-- START OF Dataset extract --

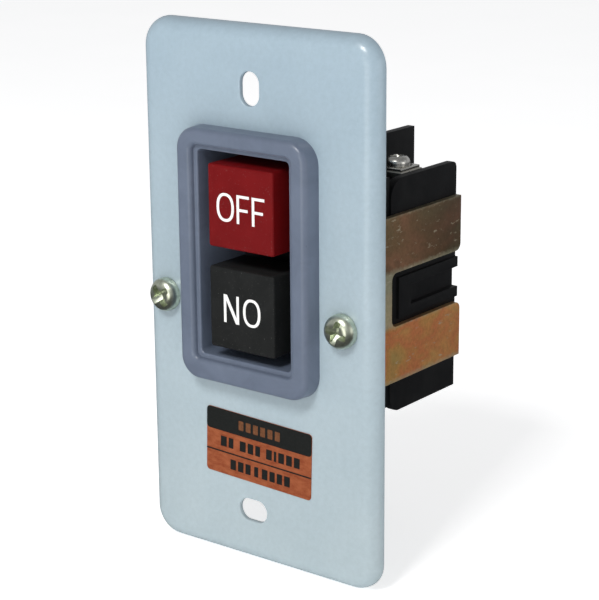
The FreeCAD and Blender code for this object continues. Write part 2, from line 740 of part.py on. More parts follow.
def make_row(row_name, row):
    """One row of terminals: bent strips with contact tips, clamp washers and screws."""
    strips, tips, clamps, screws = [], [], [], []
    shelf = f"shelf_{row_name}"
    strip_top = f"({shelf} + strip_sheet)"
    clamp_top = f"({strip_top} + clamp_sheet)"
    for pole in POLES:
        name = f"{row_name}_{'abc'[pole + 1]}"
        wide = about(pole_x(pole), "strip_half")
        flat = block(f"strip_{name}", wide, ("strip_front", "strip_bend"), span(row, shelf, strip_top))
        bends = strip_bends(f"strip_{name}", pole, row, strip_top, "strip_foot")
        place = {"x": pole_x(pole), "y": "terminal_y"}
        hole = rod(f"tapping_{name}", "z", "m_three", span(row, f"{shelf} - 1", f"{strip_top} + 1"), place)
        strips.append(less(f"conductor_{name}", joined(f"bent_{name}", [flat, *bends]), [hole]))
        tip_depth = ("chamber_rear - strip_sheet - fixed_tip", "chamber_rear - strip_sheet")
        tip_place = {"x": pole_x(pole), "z": f"{row} * tip_z"}
        tips.append(rod(f"tip_{name}", "y", "tip_radius", tip_depth, tip_place))
        washer = block(
            f"washer_{name}", about(pole_x(pole), "clamp_half"), about("terminal_y", "clamp_half"),
            span(row, strip_top, clamp_top),
        )
        hole = rod(f"washer_hole_{name}", "z", "m_three", span(row, strip_top, f"{clamp_top} + 1"), place)
        clamps.append(less(f"clamp_{name}", washer, [hole]))
        head_top = f"{clamp_top} + m_three_head_height"
        head = rod(f"head_{name}", "z", "m_three_head", span(row, clamp_top, head_top), place)
        head_z = row * (size(shelf) + size("strip_sheet") + size("clamp_sheet") + size("m_three_head_height"))
        head = rounded(f"head_soft_{name}", head, "m_three_soft", round_edge_at("z", head_z))
        shank = span(row, f"{clamp_top} - m_three_length", f"{clamp_top} + 0.1")
        stem = rod(f"shank_{name}", "z", "m_three", shank, place)
        recess = span(row, f"{head_top} - m_three_recess_deep", f"{head_top} + {PAST}")
        long_x, thin_x = about(pole_x(pole), "m_three_recess"), about(pole_x(pole), "m_three_recess_half")
        long_y, thin_y = about("terminal_y", "m_three_recess"), about("terminal_y", "m_three_recess_half")
        blades = [
            block(f"blade_x_{name}", long_x, thin_y, recess),
            block(f"blade_y_{name}", thin_x, long_y, recess),
        ]
        screws.append(less(f"screw_{name}", joined(f"screw_body_{name}", [head, stem]), blades))
    subpart(f"{row_name}_conductors", strips)
    subpart(f"{row_name}_contact_tips", tips)
    subpart(f"{row_name}_wire_clamps", clamps)
    subpart(f"{row_name}_terminal_screws", screws)


def make_bridges():
    bridges, tips = [], []
    for pole in POLES:
        name = "abc"[pole + 1]
        bridge_depth = ("bridge_front", "bridge_front + bridge_sheet")
        wide = about(pole_x(pole), "bridge_half")
        bridges.append(block(f"bridge_{name}", wide, bridge_depth, about("0", "bridge_half_z")))
        for row_name, row in ROWS:
            tip_depth = ("bridge_front + bridge_sheet", "bridge_front + bridge_sheet + moving_tip")
            place = {"x": pole_x(pole), "z": f"{row} * tip_z"}
            tips.append(rod(f"bridge_tip_{name}_{row_name}", "y", "tip_radius", tip_depth, place))
    subpart("contact_bridges", bridges)
    subpart("bridge_tips", tips)


def make_carrier():
    """A cross beam with a window behind it on each pole, which holds the bridge and its spring."""
    solids = [block("beam", about("0", "beam_half"), ("beam_front", "beam_rear"), about("0", "beam_half_z"))]
    cheek_depth = ("beam_rear - 0.5", "cheek_rear")
    height = about("0", "cheek_half_z")
    for pole in POLES:
        name = "abc"[pole + 1]
        near = f"{pole_x(pole)} + cheek_near"
        far = f"{pole_x(pole)} + cheek_far"
        solids.append(block(f"cheek_right_{name}", (near, far), cheek_depth, height))
        near = f"{pole_x(pole)} - cheek_near"
        far = f"{pole_x(pole)} - cheek_far"
        solids.append(block(f"cheek_left_{name}", (far, near), cheek_depth, height))
        bar_depth = ("bridge_front + bridge_sheet + fit_gap", "cheek_rear")
        solids.append(block(f"end_bar_{name}", about(pole_x(pole), "cheek_far"), bar_depth, height))
    hole = rod("beam_hole", "y", "spigot_radius", (f"beam_front - {PAST}", "spigot_rear"), {"x": "0", "z": "0"})
    subpart("contact_carrier", [less("carrier_solid", joined("carrier_whole", solids), [hole])])


# ---------------------------------------------------------------- latch

def make_latch():
    depth = ("latch_front", "latch_front + latch_sheet")
    past_depth = (f"latch_front - {PAST}", f"latch_front + latch_sheet + {PAST}")
    solids = [
        block("latch_sheet_main", about("0", "latch_half"), depth, ("latch_bottom", "latch_shoulder")),
        block("latch_tongue", about("0", "latch_tongue_half"), depth, ("latch_shoulder - 1", "latch_top")),
        block(
            "latch_tab", about("0", "latch_tongue_half"), ("latch_tab_front", "latch_tab_rear"),
            ("latch_bottom - latch_sheet", "latch_bottom"),
        ),
    ]
    tools = [
        rod("latch_eye_low", "y", "latch_eye", past_depth, {"x": "0", "z": "0"}),
        rod("latch_eye_high", "y", "latch_eye", past_depth, {"x": "0", "z": "latch_eye_rise"}),
        block("latch_eye_middle", about("0", "latch_eye"), past_depth, ("0", "latch_eye_rise")),
        block("latch_slot", about("0", "latch_slot_half"), past_depth, ("latch_slot_bottom", "0")),
    ]
    subpart("latch_plate", [less("latch_solid", joined("latch_whole", solids), tools)])


# ---------------------------------------------------------------- springs

def make_springs():
    button_ends = ("cap_front + cap_face", "case_front")
    for name, z in (("on", "0"), ("off", "button_pitch")):
        spring = coil(
            f"{name}_coil", "y", "button_spring", "button_wire", "button_spring_pitch",
            button_ends, {"x": "0", "z": z},
        )
        subpart(f"{name}_return_spring", [spring])
    contact_ends = ("beam_rear", "bridge_front")
    coils = []
    for pole in POLES:
        coils.append(coil(
            f"contact_coil_{'abc'[pole + 1]}", "y", "contact_spring", "contact_wire",
            "contact_spring_pitch", contact_ends, {"x": pole_x(pole), "z": "0"},
        ))
    subpart("contact_springs", coils)
    latch_ends = ("case_bottom + case_wall", "latch_bottom - latch_sheet")
    spring = coil(
        "latch_coil", "z", "latch_spring", "latch_wire", "latch_spring_pitch",
        latch_ends, {"x": "0", "y": "latch_front + latch_sheet / 2"},
    )
    subpart("latch_return_spring", [spring])


# ---------------------------------------------------------------- screws

def make_plate_screws():
    screws = []
    for side in SIDES:
        name = "right" if side > 0 else "left"
        place = {"x": f"{side} * plate_screw_x", "z": "plate_screw_z"}
        head_front = "(-plate_rise - m_four_head_height)"
        head = rod(f"plate_head_{name}", "y", "m_four_head", (head_front, "-plate_rise"), place)
        head_y = -size("plate_rise") - size("m_four_head_height")
        head = rounded(f"plate_head_soft_{name}", head, "m_four_soft", round_edge_at("y", head_y))
        shank = rod(f"plate_shank_{name}", "y", "m_four", ("-plate_rise - 0.1", "m_four_length - plate_rise"), place)
        recess = (f"{head_front} - {PAST}", f"{head_front} + m_four_recess_deep")
        long_x, thin_x = about(place["x"], "m_four_recess"), about(place["x"], "m_four_recess_half")
        long_z, thin_z = about("plate_screw_z", "m_four_recess"), about("plate_screw_z", "m_four_recess_half")
        blades = [
            block(f"plate_blade_x_{name}", long_x, recess, thin_z),
            block(f"plate_blade_z_{name}", thin_x, recess, long_z),
        ]
        screws.append(less(f"plate_screw_{name}", joined(f"plate_screw_body_{name}", [head, shank]), blades))
    subpart("plate_screws", screws)


def make_case_screws():
    screws = []
    for side, row in corner_places():
        name = f"case_screw_{side}_{row}".replace("-1", "b").replace("1", "a")
        place = {"x": f"{side} * post_x", "z": f"{row} * post_z"}
        head = rod(f"{name}_head", "y", "case_screw_head", ("case_front + latch_clear", "case_screw_seat"), place)
        shank = rod(f"{name}_shank", "y", "case_screw", ("case_screw_seat - 0.1", "case_screw_end"), place)
        head_front = "(case_front + latch_clear)"
        recess = (f"case_front - {PAST}", f"{head_front} + case_screw_slot_deep")
        slot_x = about(place["x"], "case_screw_head + latch_clear")
        slot = block(f"{name}_slot", slot_x, recess, about(place["z"], "case_screw_slot_half"))
        screws.append(less(name, joined(f"{name}_body", [head, shank]), [slot]))
    subpart("case_screws", screws)


make_face_plate()
make_rating_label()
make_bezel()
make_button("on_button", "0")
make_button("off_button", "button_pitch")
make_on_plunger()
make_off_plunger()
make_mechanism_case()
make_contact_base()
make_bracket("bracket_right", 1)
make_bracket("bracket_left", -1)
for row_name, row in ROWS:
    make_row(row_name, row)
make_bridges()
make_carrier()
make_latch()
make_springs()
make_plate_screws()
make_case_screws()
doc.recompute()

# ---------------------------------------------------------------- checks and files

for item in doc.Objects:
    if "Invalid" in item.State or "Error" in item.State:
        raise RuntimeError(f"{item.Name} failed: {item.State}")
for item in subparts:
    if item.Shape.isNull() or not item.Shape.isValid() or not item.Shape.Solids:
        raise RuntimeError(f"{item.Label} has no valid shape")

os.makedirs("parts", exist_ok=True)
for item in subparts:
    item.Shape.exportStep(f"parts/{item.Label}.step")
    box = item.Shape.BoundBox
    print(f"{item.Label:24s} {len(item.Shape.Solids)} solids {item.Shape.Volume:9.1f} mm3"
          f"  y {box.YMin:6.2f} to {box.YMax:6.2f}  z {box.ZMin:6.2f} to {box.ZMax:6.2f}")
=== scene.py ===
"""Looks of a flush push-button motor starter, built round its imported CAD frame. All sizes are in millimetres
until they reach a mesh, which is in metres."""
import json
import math

import bmesh
import bpy
from mathutils import Matrix, Vector


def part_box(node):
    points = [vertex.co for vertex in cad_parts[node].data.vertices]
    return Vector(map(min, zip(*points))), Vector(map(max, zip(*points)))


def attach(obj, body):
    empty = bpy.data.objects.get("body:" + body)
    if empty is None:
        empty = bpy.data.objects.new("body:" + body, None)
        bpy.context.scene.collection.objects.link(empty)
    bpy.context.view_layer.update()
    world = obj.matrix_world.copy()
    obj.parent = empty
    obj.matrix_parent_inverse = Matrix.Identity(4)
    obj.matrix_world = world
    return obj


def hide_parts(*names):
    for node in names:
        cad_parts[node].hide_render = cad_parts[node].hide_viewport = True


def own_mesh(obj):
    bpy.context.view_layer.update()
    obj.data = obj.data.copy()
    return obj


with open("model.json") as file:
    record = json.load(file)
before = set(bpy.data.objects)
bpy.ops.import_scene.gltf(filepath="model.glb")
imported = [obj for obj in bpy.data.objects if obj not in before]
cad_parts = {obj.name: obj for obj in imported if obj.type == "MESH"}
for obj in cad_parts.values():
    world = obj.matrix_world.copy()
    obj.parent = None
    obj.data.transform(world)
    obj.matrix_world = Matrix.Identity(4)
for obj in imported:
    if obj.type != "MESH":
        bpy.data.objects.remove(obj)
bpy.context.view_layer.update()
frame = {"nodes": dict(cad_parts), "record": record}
nodes = frame["nodes"]
mounts = {mount["name"]: mount for mount in frame["record"]["mounts"]}

MM = 0.001
ARC_STEPS = 10                 # segments in a quarter turn of a rounded outline
EDGE_STEPS = 4                 # segments across a small edge rounding


def box_mm(node):
    """A node's lowest and highest corners in millimetres."""
    low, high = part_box(node)
    return low / MM, high / MM


PLATE_LOW, PLATE_HIGH = box_mm("face_plate")
BEZEL_LOW, BEZEL_HIGH = box_mm("bezel")
ON_LOW, ON_HIGH = box_mm("on_button")
OFF_LOW, OFF_HIGH = box_mm("off_button")
AXIS_Z = (ON_LOW.z + ON_HIGH.z) / 2
OFF_Z = (OFF_LOW.z + OFF_HIGH.z) / 2
WELL_Z = (AXIS_Z + OFF_Z) / 2
FRONT_Y = PLATE_LOW.y
CASE_FRONT = box_mm("mechanism_case")[0].y
SCREW_LOW, SCREW_HIGH = box_mm("plate_screws")
SCREW_RADIUS = (SCREW_HIGH.z - SCREW_LOW.z) / 2
SCREW_X = SCREW_HIGH.x - SCREW_RADIUS
SCREW_Z = (SCREW_HIGH.z + SCREW_LOW.z) / 2


# ---------------------------------------------------------------- camera, floor and light

CAMERA_PLACE = Vector((218.0, -269.7, 99.9))
CAMERA_AZIMUTH = 37.81
CAMERA_ELEVATION = 15.99
CAMERA_ROLL = -0.47
CAMERA_LENS = 113.06           # on a 36 mm sensor
FLOOR_HALF = 30000.0
WORLD_STRENGTH = 0.42
SKY = ((0.38, 0.16), (0.50, 0.85), (0.66, 1.0), (0.86, 0.55))   # brightness from straight down (0) to up (1)


def look_matrix(azimuth, elevation, roll=0.0):
    """A camera's turn when it looks back along the given azimuth and elevation, in degrees."""
    a, e = math.radians(azimuth), math.radians(elevation)
    back = Vector((math.sin(a) * math.cos(e), -math.cos(a) * math.cos(e), math.sin(e)))
    right = Vector((math.cos(a), math.sin(a), 0.0))
    up = back.cross(right)
    turn = Matrix((right, up, back)).transposed()
    return turn @ Matrix.Rotation(math.radians(roll), 3, "Z")


def make_camera():
    data = bpy.data.cameras.new("camera")
    data.lens = CAMERA_LENS
    data.sensor_width = 36.0
    data.clip_start = 0.01
    data.clip_end = 100.0
    camera = bpy.data.objects.new("camera", data)
    bpy.context.scene.collection.objects.link(camera)
    turn = look_matrix(CAMERA_AZIMUTH, CAMERA_ELEVATION, CAMERA_ROLL)
    camera.matrix_world = Matrix.Translation(CAMERA_PLACE * MM) @ turn.to_4x4()
    bpy.context.scene.camera = camera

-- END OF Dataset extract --

* Task directions:
Your task is to print the lines from the one containing "checks and files" through the one containing "if empty is", exactly and with nothing added.

* Response for this exercise:
# ---------------------------------------------------------------- checks and files

for item in doc.Objects:
    if "Invalid" in item.State or "Error" in item.State:
        raise RuntimeError(f"{item.Name} failed: {item.State}")
for item in subparts:
    if item.Shape.isNull() or not item.Shape.isValid() or not item.Shape.Solids:
        raise RuntimeError(f"{item.Label} has no valid shape")

os.makedirs("parts", exist_ok=True)
for item in subparts:
    item.Shape.exportStep(f"parts/{item.Label}.step")
    box = item.Shape.BoundBox
    print(f"{item.Label:24s} {len(item.Shape.Solids)} solids {item.Shape.Volume:9.1f} mm3"
          f"  y {box.YMin:6.2f} to {box.YMax:6.2f}  z {box.ZMin:6.2f} to {box.ZMax:6.2f}")
=== scene.py ===
"""Looks of a flush push-button motor starter, built round its imported CAD frame. All sizes are in millimetres
until they reach a mesh, which is in metres."""
import json
import math

import bmesh
import bpy
from mathutils import Matrix, Vector


def part_box(node):
    points = [vertex.co for vertex in cad_parts[node].data.vertices]
    return Vector(map(min, zip(*points))), Vector(map(max, zip(*points)))


def attach(obj, body):
    empty = bpy.data.objects.get("body:" + body)
    if empty is None:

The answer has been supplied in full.